Was hat Sie dazu inspiriert, sich in diesem (spezifischen) Forschungsbereich zu engagieren?
Die ersten Eindrücke sind oft die wichtigsten. Mein erster Kontakt mit Forschung als Bachelorstudent hatte mit dem Wundermaterial Graphen zu tun – eine Schicht von Kohlenstoff, die nur ein Atom dick ist. Wie wir Graphen mit Klebeband abgeblättert haben, war so einfach und „Low-Tech,“ man hätte es zu Hause machen können. Aber dann haben wir die modernste Ausrüstung und Nanofabrikationsanlagen verwendet, um die Quanteneigenschaften von Graphen zu forschen, was mich wirklich begeistert hat. Von diesem Zeitpunkt an interessierte ich mich immer für Quantenphysik in der Nanowelt. Mich interessiert sowohl die Herstellung von Quantenmaterialien, die nur Nanometer dick sind, als auch für deren Beobachtung auf atomarer Ebene durch Mikroskopie.
Was ist das Ziel Ihrer Forschung?
Als wissenschaftliches Ziel möchten wir neue Quantenphänomene entdecken, die nicht nur unser Grundwissen verbessern, sondern auch zu neuen Technologien führen, wie z.B. der topologische Quantencomputer. Topologie ist ein mathematisches Konzept, das immer mehr Relevanz in Festkörpermaterialien findet. Sie bedeutet, dass manche Eigenschaften von einem Kristall „beschützt“ und garantiert sind, wie z.B. die Existenz von leitender Oberflächenzustände, selbst wenn der Kristall Defekte und Unordnung aufweist. Mit Rastertunnelmikroskopie wollen wir diese topologischen Zustände beaobachten und mit Magnetfeld steuern. Aber mein persönliches Ziel ist es, nicht nur einen wissenschaftlichen Durchbruch zu schaffen, sondern auch Studierende zu trainieren und in der Weiterentwicklung zu unterstützen, damit sie zu kritischen Denkern werden. Ich hoffe, dass sie etwas Wertvolles in diesem Prozess lernen, das ihnen hilft, eine positive Rolle in der Gesellschaft zu spielen.

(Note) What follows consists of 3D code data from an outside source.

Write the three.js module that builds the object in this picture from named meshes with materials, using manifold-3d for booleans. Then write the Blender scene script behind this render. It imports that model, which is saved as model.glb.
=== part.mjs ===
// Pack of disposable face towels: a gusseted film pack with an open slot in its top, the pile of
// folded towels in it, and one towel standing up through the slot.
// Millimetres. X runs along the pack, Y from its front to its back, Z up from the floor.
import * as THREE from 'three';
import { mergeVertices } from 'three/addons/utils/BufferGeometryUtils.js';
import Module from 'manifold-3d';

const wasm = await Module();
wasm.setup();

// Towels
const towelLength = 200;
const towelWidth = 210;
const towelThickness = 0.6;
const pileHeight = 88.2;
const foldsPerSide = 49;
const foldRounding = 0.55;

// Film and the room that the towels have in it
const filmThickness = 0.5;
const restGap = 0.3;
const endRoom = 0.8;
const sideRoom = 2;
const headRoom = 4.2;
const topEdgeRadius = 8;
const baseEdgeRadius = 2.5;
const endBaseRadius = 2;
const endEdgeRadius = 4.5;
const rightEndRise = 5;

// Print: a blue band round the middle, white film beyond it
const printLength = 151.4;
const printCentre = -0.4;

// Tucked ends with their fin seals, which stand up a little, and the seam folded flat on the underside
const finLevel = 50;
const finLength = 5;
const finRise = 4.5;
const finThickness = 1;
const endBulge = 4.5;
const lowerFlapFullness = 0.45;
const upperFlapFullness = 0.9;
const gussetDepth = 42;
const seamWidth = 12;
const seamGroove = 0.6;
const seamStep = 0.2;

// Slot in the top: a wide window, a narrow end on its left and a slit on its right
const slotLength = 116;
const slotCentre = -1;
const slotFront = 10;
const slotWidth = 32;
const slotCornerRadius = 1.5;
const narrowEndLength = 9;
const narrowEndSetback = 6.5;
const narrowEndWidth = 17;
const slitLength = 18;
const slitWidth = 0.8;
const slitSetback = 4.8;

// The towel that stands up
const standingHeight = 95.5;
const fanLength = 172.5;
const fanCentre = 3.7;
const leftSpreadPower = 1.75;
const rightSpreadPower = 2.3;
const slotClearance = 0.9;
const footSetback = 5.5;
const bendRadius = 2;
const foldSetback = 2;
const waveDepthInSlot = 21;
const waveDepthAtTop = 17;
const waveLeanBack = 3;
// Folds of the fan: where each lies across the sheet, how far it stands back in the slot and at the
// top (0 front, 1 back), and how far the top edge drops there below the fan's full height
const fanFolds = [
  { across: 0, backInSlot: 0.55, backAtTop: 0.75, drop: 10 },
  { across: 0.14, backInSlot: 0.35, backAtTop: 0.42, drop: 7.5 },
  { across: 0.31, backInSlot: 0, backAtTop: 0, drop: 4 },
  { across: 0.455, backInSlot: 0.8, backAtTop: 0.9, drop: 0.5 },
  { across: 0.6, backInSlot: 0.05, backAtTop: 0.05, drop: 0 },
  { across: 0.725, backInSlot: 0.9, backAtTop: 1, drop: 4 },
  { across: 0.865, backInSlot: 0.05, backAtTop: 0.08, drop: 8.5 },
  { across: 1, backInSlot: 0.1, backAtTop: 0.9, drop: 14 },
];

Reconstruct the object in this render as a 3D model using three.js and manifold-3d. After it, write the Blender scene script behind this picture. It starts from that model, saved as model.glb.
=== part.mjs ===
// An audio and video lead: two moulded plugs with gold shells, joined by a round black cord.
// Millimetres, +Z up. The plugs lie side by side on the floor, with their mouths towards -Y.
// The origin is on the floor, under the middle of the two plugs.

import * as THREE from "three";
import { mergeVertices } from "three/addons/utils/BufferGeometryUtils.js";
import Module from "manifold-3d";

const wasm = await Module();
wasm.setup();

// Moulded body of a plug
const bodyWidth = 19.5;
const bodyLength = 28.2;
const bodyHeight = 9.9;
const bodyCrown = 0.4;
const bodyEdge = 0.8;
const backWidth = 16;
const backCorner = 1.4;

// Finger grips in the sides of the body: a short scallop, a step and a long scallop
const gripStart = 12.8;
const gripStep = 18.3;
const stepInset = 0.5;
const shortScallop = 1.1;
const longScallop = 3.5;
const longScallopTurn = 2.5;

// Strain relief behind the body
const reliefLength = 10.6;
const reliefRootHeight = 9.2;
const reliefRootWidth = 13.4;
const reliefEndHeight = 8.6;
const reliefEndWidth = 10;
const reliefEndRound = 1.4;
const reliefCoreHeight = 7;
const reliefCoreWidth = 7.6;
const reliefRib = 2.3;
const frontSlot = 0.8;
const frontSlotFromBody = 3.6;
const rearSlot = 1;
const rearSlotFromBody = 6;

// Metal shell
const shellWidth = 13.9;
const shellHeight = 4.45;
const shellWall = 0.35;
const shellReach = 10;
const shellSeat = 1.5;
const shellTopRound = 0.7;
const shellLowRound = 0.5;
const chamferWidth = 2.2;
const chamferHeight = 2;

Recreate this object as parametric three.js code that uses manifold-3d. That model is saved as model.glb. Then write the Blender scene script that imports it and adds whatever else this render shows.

Welche Herausforderungen begegnen Ihnen in Ihrer Forschung und wie gehen Sie damit um?
Wissenschaft ist ein harter und langsamer Prozess. Wir begegnen fast jeden Tag neue Herausforderungen – ein Experiment, das schwer durchzuführen ist, ein Instrument, das nicht mehr funktioniert, Daten, die wir nicht verstehen. Viel Ausdauer ist gebraucht, was manchmal gegen die heutige „Mikrowelle-Kultur“ steht. Meiner Meinung nach, „die Schildkröte gewinnt das Rennen.“ Natürlich gibt es Druchbrüche oder Momente, in denen wir uns beeilen müssen, aber sie sind auf einer Grundlage von geduldiger (und kluger!) Arbeit basiert. Die Natur hat viele Überraschungen für uns, und dafür brauchen wir auch immer ein Maß von Demut.
Wie könnte Ihre Forschung das Verständnis der Physik / der Welt / von Technologien / der Zukunft ändern?
Wir befinden uns heute in einer Welt voller Krisen – wirtschafliche, geopolitsche und ökologische Krisen. Für diese schwierigen Problemen gibt es keine „Silberkugel,“ das heißt, eine einfache technologische Lösung, die alle unsere Probleme einmal lösen kann. Deswegen brauchen wir eine Menge von Ideen, eine Menge von neuen Materialien, eine Menge von neuen Ansätzen. Das ist die Essenz von der Forschung, neue Wege zu schaffen. Nicht jede Forschung hat eine unmittelbare Anwendung, aber jeder Durchbruch ist nicht „im Vakuum“ geschafft, sondern ist auf den kleinen Schritten basiert, die Wissenschaftlerinnen und Wissenschaftler auf der ganzen Welt jeden Tag machen.